Anyway, I do hope Christy gets the treatment he needs, but please don’t waste any more time interviewing him and listening to his claims that the Gardaí were responsible for all his misfortune. There must be more positive stories out there.
Mobile mayhem! Kids need to be outdoors more!
This week’s newspapers paint a very disturbing picture of the changes in the activity habits of our nine-year-old children.
Mobile phone ownership among nine-year-olds is up to 54% – not to mention other types of gadgets – and there is a resulting decline in the number of children taking part in either sporting or cultural activities. All of this leads to obesity and an increase in illnesses. It seems parents urgently need to limit their children’s time on their electronic devices.
The head of the HSE’s anti-obesity programme, Professor O’Shea, says a lack of exercise, overeating, and overuse of electronic devices can have a detrimental effect on a child’s health, and diabetes is becoming a very worrying trend in children.

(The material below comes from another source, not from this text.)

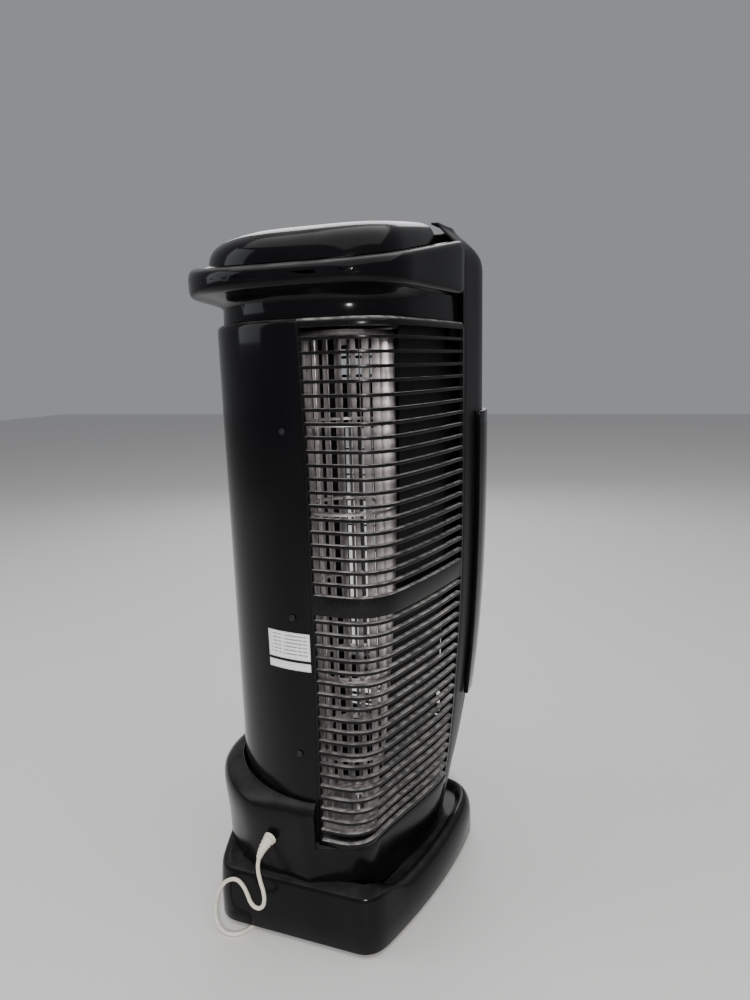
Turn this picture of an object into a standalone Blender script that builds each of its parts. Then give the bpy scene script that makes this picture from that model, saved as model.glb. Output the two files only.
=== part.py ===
"""A floor-standing tower blower: a tall, lopsided column on a flared foot.

The column holds a cross-flow wheel. Air enters through the barred grille that wraps the
rear right corner and leaves through swinging vanes in the front. Units are metres, +Z is
up, the front faces -Y and the origin is the middle of the foot, on the floor.
"""

import math

import bmesh
import bpy
import numpy as np

# ---- the column in plan ----
COLUMN_X = -0.019  # middle of the column, and of its front
COLUMN_R = 0.151  # radius of its round left side
REAR_Y = 0.150  # flat rear face, at the top
REAR_DRAFT = 0.008  # how far the rear face leans in at the bottom
LEAN_TOP = 0.667  # the right side narrows below this height
LEAN_SPAN = 0.535
CORNER_REACH = 0.040  # how far the rear right corner's rounding runs along each face
FRAME_BACK_Y = -0.055  # rear edge of the front frame
CASE_BACK_Y = -0.0542  # where the rear pieces stop, clear of it
FRONT_SIDE_Y = -0.105
WALL = 0.0025
GAP = 0.0004  # between neighbouring pieces

# ---- heights ----
FLOOR_EDGE_Z = 0.0065  # bottom edge of the foot's skirt
DECK_Z = 0.046
CASE_TOP_Z = 0.766
SHELL_BOTTOM_Z = 0.130
BOOT_REAR_Z = 0.186
BOOT_LEFT_Z = 0.189
GRILLE_BOTTOM_Z = 0.1265
LIP_BOTTOM_Z = 0.797
RIM_Z = 0.824  # the head's rim where it meets the rear face
RIM_SLOPE = 0.20  # the rim rises towards the front
DOME_TOP_Z = 0.890  # the lid's top at its front edge
DOME_SLOPE = 0.14

# ---- the foot ----
FOOT_HALF_DEPTH = 0.1665
FOOT_HALF_WIDTH = 0.166
FOOT_TAPER = 0.052
PAD_Z = 0.0072

SCREW_X = -0.009  # the rear screws stand in one column
SCREW_Z = (0.644, 0.425, 0.249)

# ---- the grille ----
BAR_TOP_Z = 0.7438
BAR_PITCH = 0.0153
BAR_COUNT = 41
BAR_THICK = 0.0036
BAR_DEPTH = 0.006
BAND_LOW_Z = 0.4307
BAND_HIGH_Z = 0.4549
BAND_ROWS = (19, 20)

# ---- the wheel ----
WHEEL_X = -0.030
WHEEL_Y = 0.012
WHEEL_R = 0.064
WHEEL_LOW_Z = 0.0955
WHEEL_HIGH_Z = 0.7535
WHEEL_STAGES = 6
WHEEL_BLADES = 12
SHAFT_R = 0.004
BORE_R = 0.0043

# ---- the front ----
OUTLET_LOW_Z = 0.262
OUTLET_HIGH_Z = 0.627
CASSETTE_LOW_Z = 0.239
CASSETTE_HIGH_Z = 0.650
CASSETTE_PROUD = 0.0074
WINDOW_HALF_WIDTH = 0.0905
VANE_COUNT = 7
VANE_PITCH = 0.0262
VANE_Y = -0.128
VANE_CHORD = 0.0235
LINK_ARM = 0.010
CRANK_Y = VANE_Y + LINK_ARM + 0.0095
CRANK_ARM = 0.0050

# ---- the controls ----
PANEL_Y = -0.083
PANEL_SINK = 0.008
KNOB_SPREAD = 0.058
KNOB_R = 0.019

# The pieces are laid out about the middle of the foot. The cassette stands out on the right
# and in front, so the middle of the whole fan lies this far from the foot's.
CENTRE_SHIFT_X = 0.0097
CENTRE_SHIFT_Y = 0.0034

# ---- the mains lead ----
CORD_R = 0.0025
COIL_X = 0.060
COIL_Y = -0.222
COIL_MID_R = 0.0284
COIL_HALF = 0.0105
PLUG_PINS = ((-0.0095, -0.0035, 0.0024), (0.0095, -0.0035, 0.0024), (0, 0.0045, 0.0034))

parts = None
cutters = None
looks = {}


def collection(name):
    group = bpy.data.collections.new(name)
    bpy.context.scene.collection.children.link(group)
    return group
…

My childhood was full of football, searching for birds’ nests, catching leebeens, etc. Outdoors was where everything happened, but nowadays it’s mostly indoors, and children are the worse for it. Hopefully the message will get through and our children will go back to more outdoor activities.
My thoughts are with the family, whomever they are, of a man who won around the equivalent of €30 million in a recent Chinese Lottery.
He didn’t want his family to know he won the huge amount, for fear they “would become arrogant and complacent” – and so he turned up to collect his cheque dressed in a bright yellow costume with oversized eyes and a big head!
Observers think he was meant to be a chicken, and though his ‘fowl’ act might seem to be a little ‘eggs-centric’, he has already given €600,000 to charity. He is now taking time out to figure what to do with his big win – his family, however, needn’t apply!